I think the message is more about the fantasy life being just out of reach. And as the viewer, I found myself sort of rooting for her and wanting her to "get it all", to have been fat and poor and unsophisticated and still be able to have turned out to live in San Fran married to a smart, rich (but not snobby of course), devoted guy and with a career that she could be proud of. Then she could finally splurge on that expensive coat and indulge herself, to stop denying herself in order to be better in the future (recall her passing up the pastries in the window and denying herself at the beginning). She could then just finally live that perfect life she'd spent all that time sacrificing for (working extra for that account, not eating the pastry, practicing her "lose your regional accent" tapes). The end was a denial of this life for the character and also the viewer.
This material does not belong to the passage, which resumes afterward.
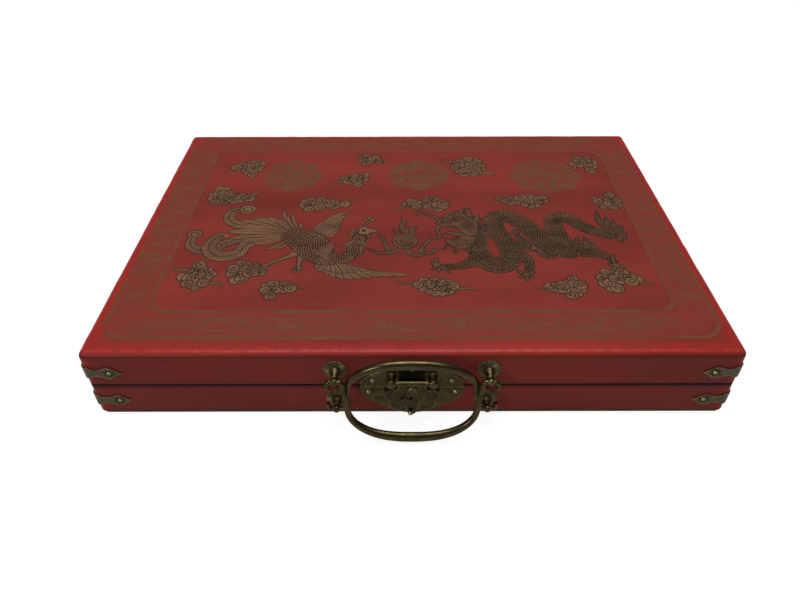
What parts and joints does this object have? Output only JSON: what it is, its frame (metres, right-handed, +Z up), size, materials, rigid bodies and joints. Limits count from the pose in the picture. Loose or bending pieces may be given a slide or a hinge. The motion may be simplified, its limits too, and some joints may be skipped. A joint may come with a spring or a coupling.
{
  "type": "mahjong case",
  "caption": "Flat red leatherette mahjong case with rear-hinged lid, antique brass corner straps, oval hasp latch, swinging catch and drop bail handles.",
  "frame": {"origin": "centre of the underside, on the surface the case rests on", "axes": "+X to the right along the length, +Y from the latch side to the hinge side, +Z up through the lid"},
  "size_m": [0.377, 0.2979, 0.0532],
  "materials": {
    "board": "raw board, hidden under the covering",
    "leatherette": "satin red-brown leatherette, lightly crazed, printed on top",
    "felt": "dark red felt lining",
    "underside": "black leatherette sheet",
    "antique_brass": "aged brass, worn bright on the edges",
    "hinge_brass": "aged brass",
    "nail_brass": "bright brass"
  },
  "bodies": {
    "base": {"base_bottom_panel": "board", "base_front_wall": "board", "base_back_wall": "board", "base_left_wall": "board", "base_right_wall": "board", "base_cover": "leatherette", "base_underside_sheet": "underside", "base_lining": "felt", "base_strap_front_left": "antique_brass", "base_strap_front_right": "antique_brass", "base_strap_back_left": "antique_brass", "base_strap_back_right": "antique_brass", "base_strap_nails": "nail_brass", "latch_lower_plate": "antique_brass", "latch_staple": "antique_brass", "latch_lower_nails": "nail_brass", "lower_rosette_left": "antique_brass", "lower_rosette_right": "antique_brass", "lower_bail_post_left": "antique_brass", "lower_bail_post_right": "antique_brass", "hinge_lower_leaf_left": "hinge_brass", "hinge_lower_leaf_right": "hinge_brass", "hinge_pin_left": "hinge_brass", "hinge_pin_right": "hinge_brass", "hinge_lower_nails": "nail_brass"},
    "lid": {"lid_top_panel": "board", "lid_front_wall": "board", "lid_back_wall": "board", "lid_left_wall": "board", "lid_right_wall": "board", "lid_cover": "leatherette", "lid_lining": "felt", "lid_strap_front_left": "antique_brass", "lid_strap_front_right": "antique_brass", "lid_strap_back_left": "antique_brass", "lid_strap_back_right": "antique_brass", "lid_strap_nails": "nail_brass", "latch_upper_plate": "antique_brass", "latch_upper_nails": "nail_brass", "hasp_post_left": "antique_brass", "hasp_post_right": "antique_brass", "hasp_pin": "antique_brass", "upper_rosette_left": "antique_brass", "upper_rosette_right": "antique_brass", "upper_bail_post_left": "antique_brass", "upper_bail_post_right": "antique_brass", "hinge_upper_leaf_left": "hinge_brass", "hinge_upper_leaf_right": "hinge_brass", "hinge_upper_nails": "nail_brass"},
    "hasp": {"hasp_plate": "antique_brass", "catch_rivet": "antique_brass"},
    "catch": {"catch_plate": "antique_brass", "catch_knob": "antique_brass"},
    "upper_bail": {"upper_bail": "antique_brass"},
    "lower_bail": {"lower_bail": "antique_brass"}
  },
  "joints": [
    {"name": "lid_hinge", "type": "hinge", "parent": "base", "child": "lid", "pos_m": [0, 0.1374, 0.0251], "axis": [-1, 0, 0], "range_deg": [0, 180]},
    {"name": "hasp_hinge", "type": "hinge", "parent": "lid", "child": "hasp", "pos_m": [0, -0.1418, 0.0334], "axis": [-1, 0, 0], "range_deg": [0, 135]},
    {"name": "catch_swing", "type": "hinge", "parent": "hasp", "child": "catch", "pos_m": [0, -0.1394, 0.0254], "axis": [0, -1, 0], "range_deg": [-80, 80]},
    {"name": "upper_bail_swing", "type": "hinge", "parent": "lid", "child": "upper_bail", "pos_m": [0, -0.145, 0.0381], "axis": [-1, 0, 0], "range_deg": [0, 195]},
    {"name": "lower_bail_swing", "type": "hinge", "parent": "base", "child": "lower_bail", "pos_m": [0, -0.1438, 0.0146], "axis": [1, 0, 0], "range_deg": [0, 105]}
  ],
  "couplings": [
    {"joint": "lower_bail_swing", "follows": "lid_hinge", "ratio": 0.58}
  ]
}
I felt denied a fantasy ending to the movie that "ought" to have been, and insofar as viewers live vicariously through such characters, also felt denied living vicariously through her.
I thought it was like an reference to Tantalus, both for the heroine and for the viewers. I think the things that Christine desires were chosen because they are simple, conventional, everyday desires. They make for a neat and tidy image of what would make "the average" woman's life perfect in a sort of campy way. I suppose denying this artificial perfection is also a bit satisfying since it reveals that the fantasy is just that. This mix allows the film to not be so overtly political in my view.